Долгое время спустя они молча ехали по направлению к замку.
Оба чувствовали себя так, словно побывали на краю света, нашли там рай, но теперь ворота за ними закрылись, и они вынуждены вернуться в реальность. Однако теперь они были другими, любовь их преобразила, и, как поняли оба, в прежнее состояние им уже не вернуться.
Лишь когда замок предстал перед ними и Теодора смогла увидеть графский штандарт, веющий над центральным блоком основного здания, граф сказал:
— Мы ничего не будем пока что делать и не будем ничего никому говорить, чтобы не тревожить твоего отца. Но ты знаешь, моя любовь, что я буду заботиться о тебе. Мы подумаем, как уладить все без огласки так, чтобы твой отец не узнал об этом, и не раня его самолюбия.
У Теодоры мелькнула мысль отказаться от помощи графа. Но потом она все же решила, что любовь их сильнее гордости. Может ли она принять его деньги? Не будь они нераздельны, нет. Но что в сравнении с любовью может иметь значение?
Более того, граф хотел бы, чтобы она жила в том же комфорте, в каком живет он, и она поняла: его заденет ее отказ — поставит их обоих на разные полюса. Девушка этого не хотела. И она верила в чуткость и душевный такт возлюбленного: он не сделает неверного шага, который бы оскорбил или ее, или ее отца.
«Я оставлю ему надежду, — подумала Теодора. — Он понимает, что чувствует папа, и придумает какой-нибудь способ поддерживать его, который папа примет легко, не чувствуя себя оскорбленным».
Она смотрела на графа. Добрый… красивый… второго такого нет!
Словно угадав ее мысли, Кимбалл обернулся к ней и улыбнулся, и она почувствовала, как их с графом сердца бьются рядом, а губы вновь сливаются в трепетном поцелуе.
Казалось, весь мир лучился любовью, которая им открылась, и даже огромный замок словно сиял невиданным прежде светом.
Когда они подъехали к конюшням, граф сказал:
— Никто не узнает, что мы катались. Завтра сделаем то же самое, и так каждый день, до тех пор, пока тебе не настанет пора уезжать.
— Папа сперва должен увидеть твои картины, — быстро ответила Теодора, — иначе все это покажется ему очень странным. Он же приехал работать!
— Я хочу, чтобы и ты их увидела, все, — ответил ей граф, — возможно, именно картины упростят нам дело в будущем: я смогу посылать их твоему отцу, чтобы он работал над ними дома, и это будет предлогом посылать тебе множество других вещей.
Теодоре показалось, что он все ускоряет и собирается отослать ее прочь намного раньше, чем она бы вернулась домой сама.

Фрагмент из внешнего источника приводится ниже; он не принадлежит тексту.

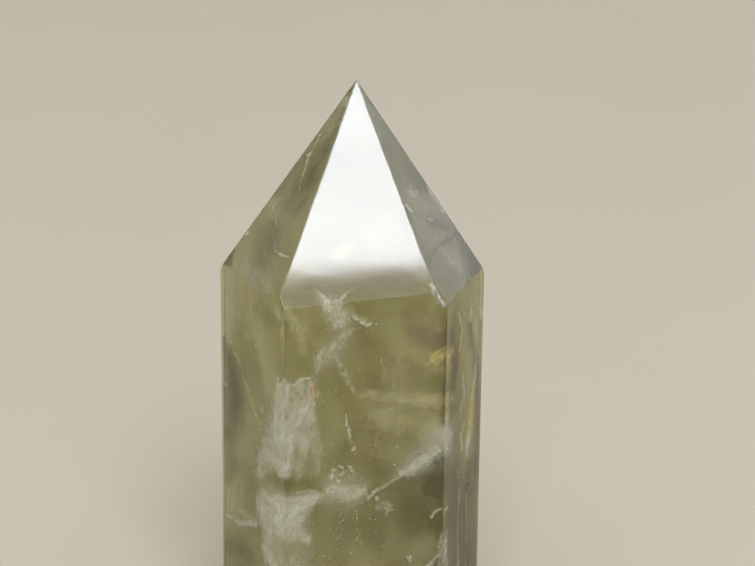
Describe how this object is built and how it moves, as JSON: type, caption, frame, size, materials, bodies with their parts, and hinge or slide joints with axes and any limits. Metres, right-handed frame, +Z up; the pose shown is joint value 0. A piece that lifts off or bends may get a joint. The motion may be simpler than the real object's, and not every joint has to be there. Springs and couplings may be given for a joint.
{
  "type": "citrine crystal point",
  "caption": "Polished citrine point: a clear six-sided quartz tower with a faceted pyramid tip and a flat cut foot to stand on.",
  "frame": {"origin": "middle of the bounding box on the flat foot that the point stands on", "axes": "+Z up towards the tip, -Y out of the front prism face, +X to the right seen from the front"},
  "size_m": [0.0448, 0.037, 0.1047],
  "materials": {
    "citrine_quartz": "clear yellow-olive quartz with milky veils and healed cracks inside, ground flat and polished bright"
  },
  "bodies": {
    "root": {"citrine_point": "citrine_quartz"}
  },
  "joints": []
}
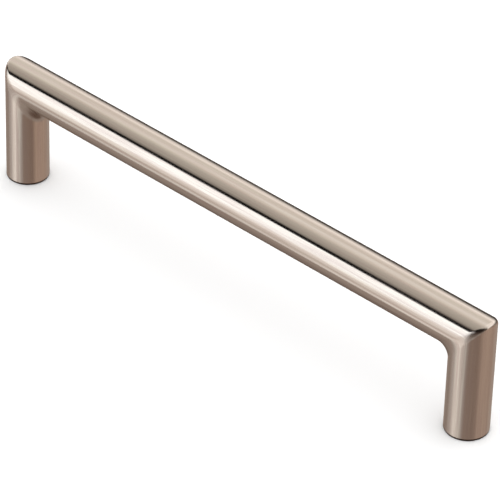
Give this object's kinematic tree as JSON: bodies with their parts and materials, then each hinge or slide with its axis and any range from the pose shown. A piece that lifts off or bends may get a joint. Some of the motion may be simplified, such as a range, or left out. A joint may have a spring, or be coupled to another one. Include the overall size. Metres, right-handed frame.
{
  "type": "bar pull handle",
  "caption": "Round-bar D pull handle with mitred corners and tapped feet, fixed by screws through the door from behind.",
  "frame": {"origin": "midway between the two feet, on the plane of their flat faces, which is the door's front face", "axes": "+Z away from the door, towards the hand; +X along the bar; +Y across the bar"},
  "size_m": [0.172, 0.012, 0.036],
  "materials": {
    "satin_nickel": "warm satin nickel plate over zinc alloy, finely brushed round the bar"
  },
  "bodies": {
    "root": {"handle_body": "satin_nickel"}
  },
  "joints": []
}
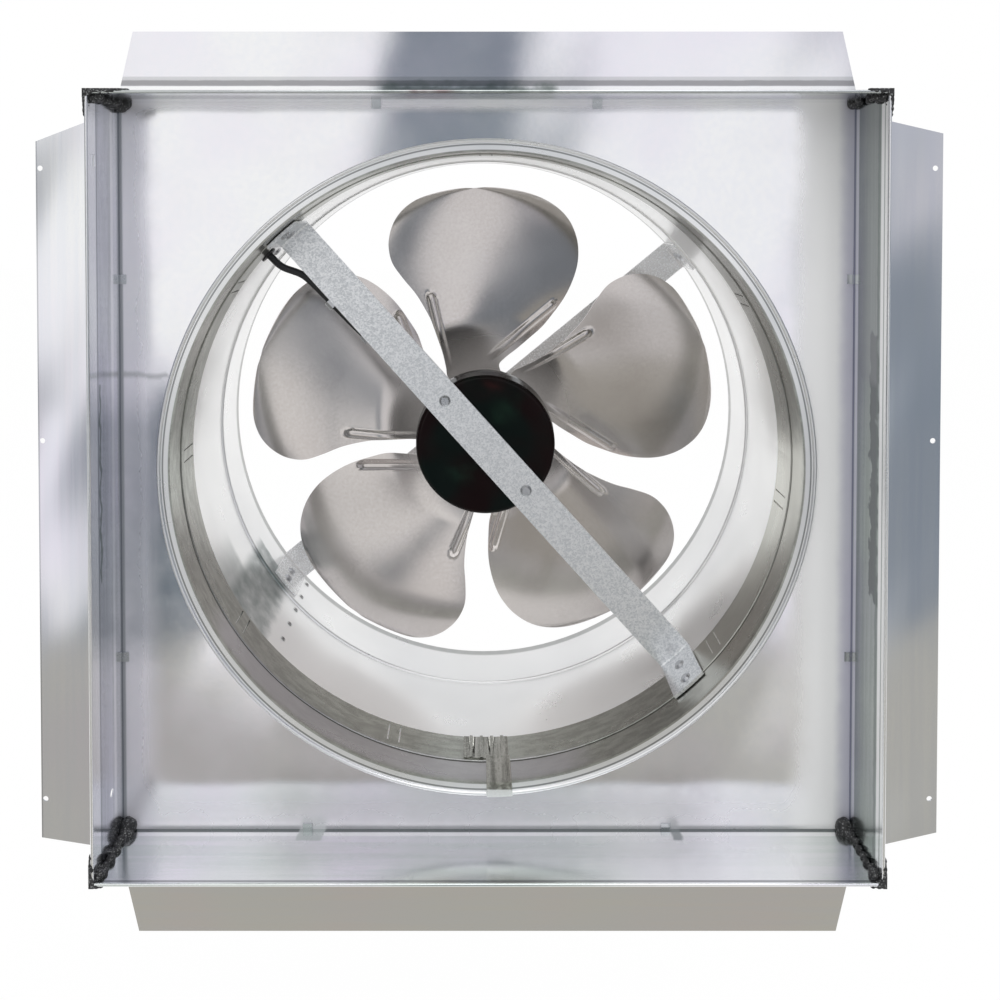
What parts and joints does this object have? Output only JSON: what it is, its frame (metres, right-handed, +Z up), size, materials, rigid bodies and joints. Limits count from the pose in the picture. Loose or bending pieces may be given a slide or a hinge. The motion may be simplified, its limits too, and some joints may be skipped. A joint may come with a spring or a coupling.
{
  "type": "attic fan",
  "caption": "Square galvanised attic fan: open tray with side mounting flanges, round barrel, strap-hung black motor and a paddle-blade fan on its shaft.",
  "frame": {"origin": "on the fan axis, in the plane of the rear face of the mounting flanges", "axes": "+X to the right seen from the open tray, +Z up, +Y along the fan axis from the open tray to the barrel's far end"},
  "size_m": [0.54, 0.2378, 0.542],
  "materials": {
    "galvanised": "galvanised sheet, satin, faint spangle",
    "galvanised_round": "galvanised sheet rolled round, satin to bright",
    "bright_sheet": "bright galvanised sheet",
    "strap_zinc": "zinc-coated strap with a fine spangle",
    "sealant": "black caulk, hand-smeared",
    "motor_black": "black gloss enamel on steel",
    "blade_aluminium": "mill-finish aluminium, satin",
    "hub_metal": "turned die-cast",
    "fastener": "zinc-plated steel",
    "black_fastener": "black oxide",
    "shaft_steel": "ground steel",
    "lamination": "stamped electrical steel",
    "winding": "enamelled copper wire",
    "bronze": "oil-soaked sintered bronze",
    "fibre": "fibre washer",
    "lead_black": "black insulated motor lead",
    "rubber": "black rubber grommet",
    "terminal_plastic": "moulded terminal block"
  },
  "bodies": {
    "housing": {"back_panel": "galvanised", "wall_top": "galvanised", "wall_bottom": "galvanised", "wall_left": "galvanised", "wall_right": "galvanised", "flange_top": "galvanised", "flange_bottom": "galvanised", "flange_left": "galvanised", "flange_right": "galvanised", "seam_tabs": "bright_sheet", "corner_sealant": "sealant", "inlet_collar": "galvanised_round", "collar_splice": "bright_sheet", "barrel": "galvanised_round", "barrel_lap": "galvanised_round", "front_strap": "strap_zinc", "front_strap_rivets": "fastener", "rear_strap": "strap_zinc", "rear_strap_rivets": "fastener", "motor_screws": "fastener", "motor_nuts": "fastener", "motor_front_shell": "motor_black", "motor_rear_shell": "motor_black", "motor_bolts": "black_fastener", "stator_core": "lamination", "stator_winding": "winding", "front_bearing": "bronze", "rear_bearing": "bronze", "motor_lead": "lead_black", "motor_grommet": "rubber", "wall_grommet": "rubber", "lead_clips": "fastener", "wiring_box": "galvanised", "wiring_box_cover": "galvanised", "wiring_box_screws": "fastener", "wiring_box_rivets": "fastener", "terminal_block": "terminal_plastic"},
    "fan": {"motor_shaft": "shaft_steel", "rotor_core": "lamination", "thrust_washers": "fibre", "fan_blades": "blade_aluminium", "fan_hub": "hub_metal", "hub_rivets": "fastener", "set_screw": "black_fastener"}
  },
  "joints": [
    {"name": "fan_spin", "type": "hinge", "parent": "housing", "child": "fan", "pos_m": [0, 0.16, 0], "axis": [0, 1, 0], "continuous": true}
  ]
}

— Пожалуйста, пожалуйста, — взмолилась влюбленная, — позволь мне остаться здесь еще чуть-чуть… Мне невыносима… мысль о нашей разлуке.
— А каково будет мне? — грустно спросил ее граф. — Когда ты меня покинешь, моя прекрасная, мне останутся только мрак и адские муки!
Он говорил спокойно, но Теодоре показалось — над ними в небесах разразился гром.
Так они въехали на конный двор…
* * *
Наверху, в своей спальне, Теодора спросила себя: неужели все было в действительности, и это не сон, что рассказал ей граф и что было между ними потом? В это трудно было поверить.
И все же она отчетливо сознавала, что лишь в нескольких шагах от нее, под присмотром и под замком, сидит в заточении безумная графиня Хэвершем, оплакивающая мужчину, который ее предал. Трагедия, греческий миф…
Теодора, хотя и сказала графу, что они должны иметь веру и верить, задавала себе вопрос: а как скоро случится, что они будут вместе? Среди греческих мифов много трагических. А все, что происходит, не есть ли драма с плохим концом?
Она скинула юбку для верховой езды, остальную одежду. Эмили не было в комнате, и Теодоре она была не нужна. Ей никто не мешал сейчас думать — а это было для нее в данный момент самое важное. Как так случилось, что на картине — ее точная копия? Может быть, художник был бессознательно вдохновлен любовью, которая тогда еще не расцвела, и все же так вышло, что своим мастерством он перенес ее зачатки на голый холст?